All that to say that it’s a piece that’s been arranged a lot and will be again* …. But especially now I’ve had it rehearsed and performed and enjoyed by the choir, I feel like there’s definitely a place for this arrangement, it works.
* I suppose I can beg a little originality because I’ve chosen some of the lesser used words, I think? Vs the “me and my true love will never meet again” which I guess I wasn’t in the mood for. There’s one version/interpretation of two imprisoned soldiers, one who is to be executed and one let free, and that’s the meaning of returning home to Scotland by the “high” or “low” road. You can think of that here — with the added background it seems that these two knew each growing up and the first verses are describing an idyllic childhood — they parted, and now meet again, but for the last time…. …Or, hey, “wae is my heart until we meet again”; maybe they will meet again after all, and it’s okay:)

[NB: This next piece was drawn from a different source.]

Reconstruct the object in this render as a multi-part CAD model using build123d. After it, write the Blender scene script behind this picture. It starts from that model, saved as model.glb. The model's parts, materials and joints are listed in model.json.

By yon bonnie banks and by yon bonnie braes Where the sun shines bright on Loch Lomon’ Oh we two hae passed sae mony blithesome days On the bonnie, bonnie banks o’ Loch Lomon’
I mind where we parted in yon shady glen By the steep, steep sides of Ben Lomon’ Where in purple hue the hieland hills we view And the moon comin’ out in the gloamin’
Oh ye’ll take the high road and I’ll take the low And I’ll be in Scotland afore ye. But wae is my heart until we meet again On the bonnie bonnie banks o’ Loch Lomon’
(Hum)
Oh the wee bird may sing and the wild roses spring And in sunshine the waters are sleepin’ But broken hearts ken nae second spring again, And the world does na ken how we’re greetin’.
(Aah…)
And the world does na ken how we’re greetin’.
Oh ye’ll take the high road and I’ll take the low And I’ll be in Scotland afore ye. But wae is my heart until we meet again On the bonnie bonnie banks o’ Loch Lomon’
I’ve also tried to strike a balance, maybe controversially, with the lyrics of having a bit of a “flavour” of the Scots, but keeping much of it close to the English of my English choir. I suggest performing with your usual choir “round” vowels without attempting an accent as such, but to sing the words as written, noting spellings and apostrophes off the ends of words.